I’m trying to extract data from a table in a web page. The table is quite simple, there is 8 columns in the table and the first row is for header. I can use the data scraping wizard to create Extract Structured Data activity with all necessary things set and it does extract data from the table cells but I need more than just text.

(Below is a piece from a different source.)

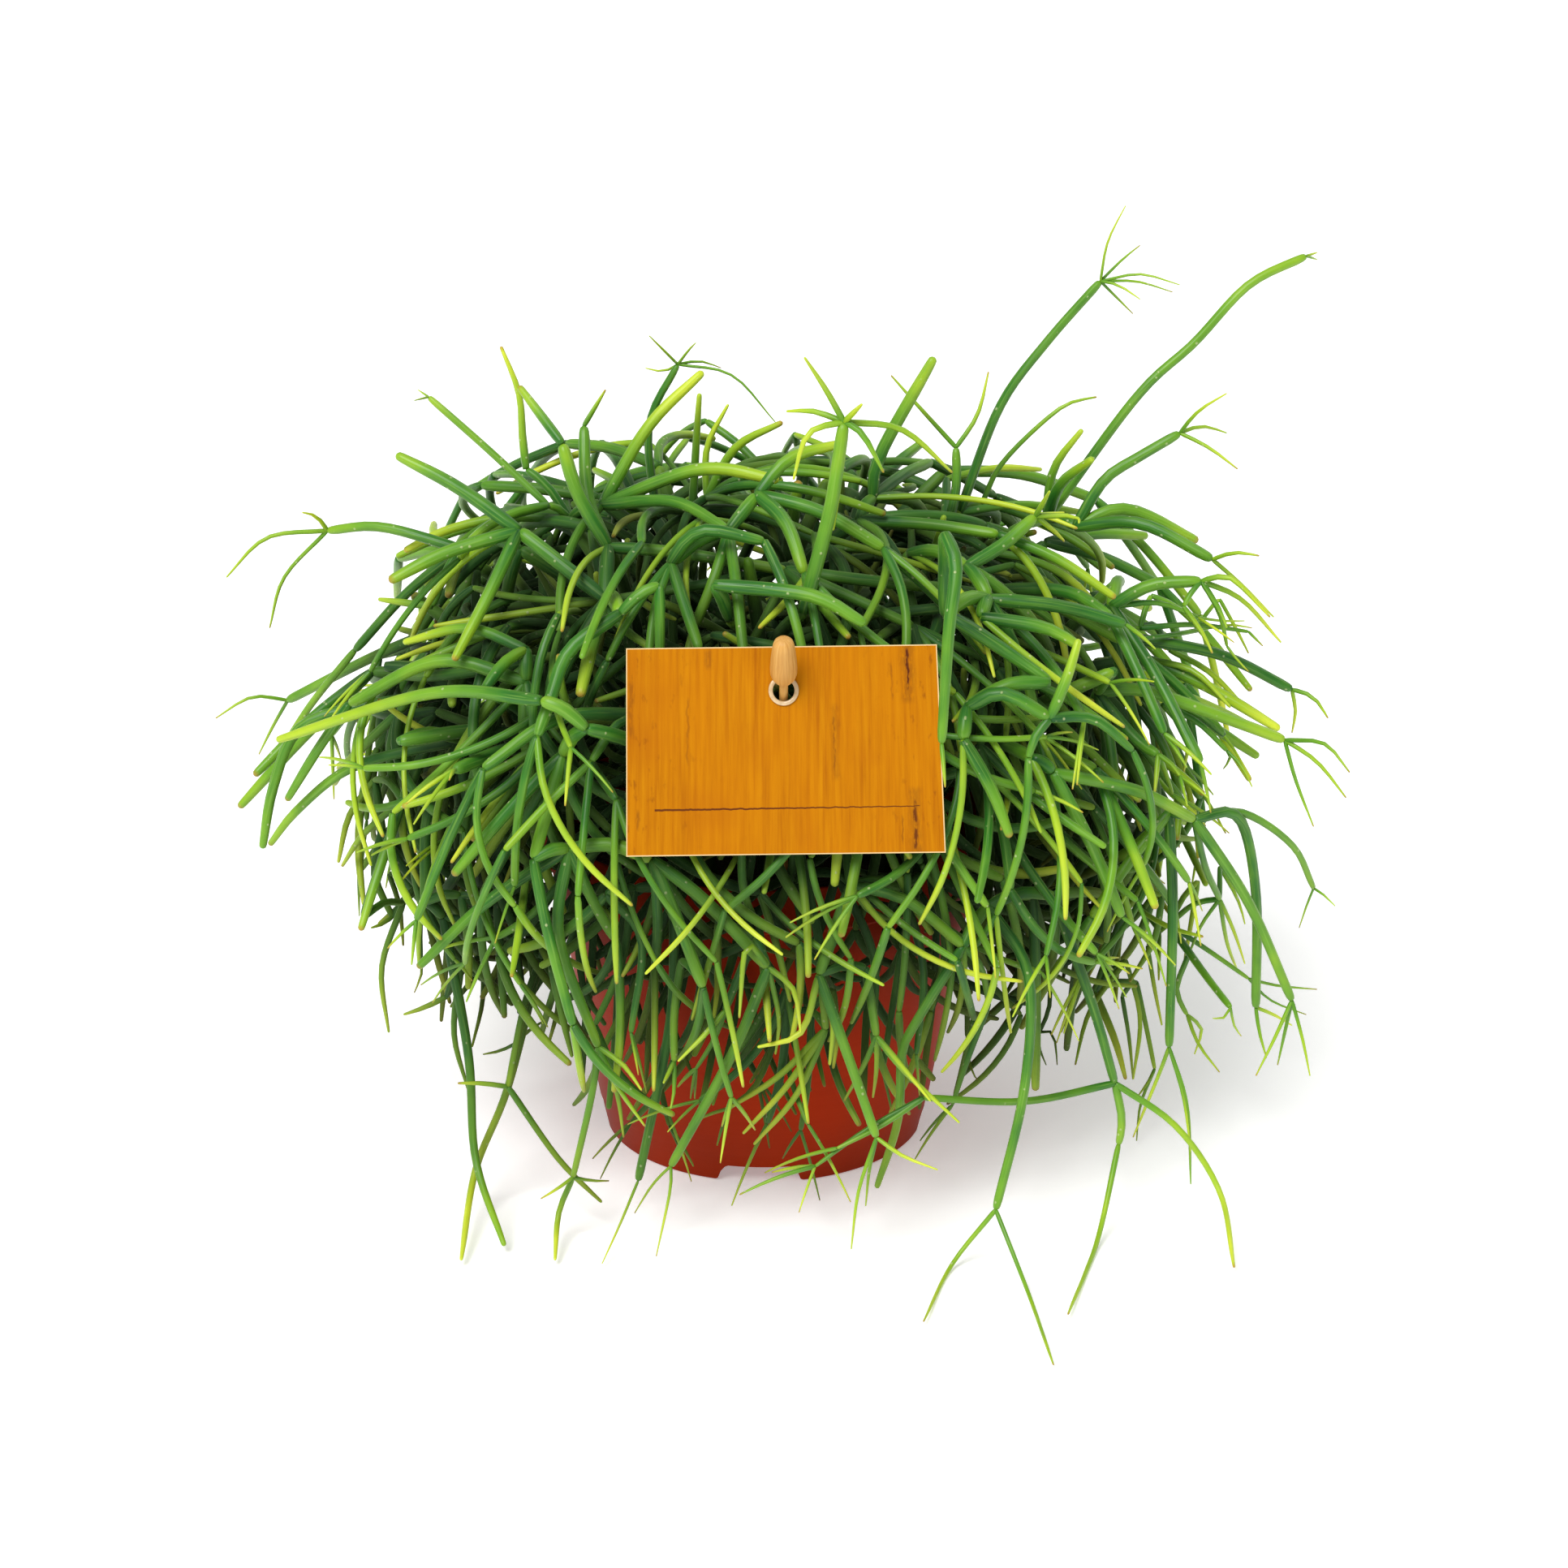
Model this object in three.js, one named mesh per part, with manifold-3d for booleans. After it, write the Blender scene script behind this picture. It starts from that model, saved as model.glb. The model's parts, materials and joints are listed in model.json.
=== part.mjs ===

The 7th column contains a link to download a pdf file and an image and the link is what I’m interested in. I have tried to customize ExtractMetadata property using pieces of information gathered from the Internet. Currently the propery contains this XML
<extract-table> <row> <webctrl parentname='alaformi' tag='TABLE' /> <webctrl tag='TR' /> </row> <column attr='text'> <webctrl parentname='alaformi' tag='TABLE' /> <webctrl tag='TR' /> <webctrl tag='TD' idx='1' /> </column> <column attr='href'> <webctrl parentname='alaformi' tag='TABLE' /> <webctrl tag='TR' /> <webctrl tag='TD' idx='7' /> <webctrl tag='A' /> </column> </extract-table>
This is very much product of trial and error since there is no documentation of the XML. And it seems that it doesn’t matter what is in it, as long as the root element is
extract-table. The result is always the same, text from all columns.
What I need from this table is text from the 1st column and href attribute of A tag from the 7th column. What am I not doing right here? Any help is appreciated.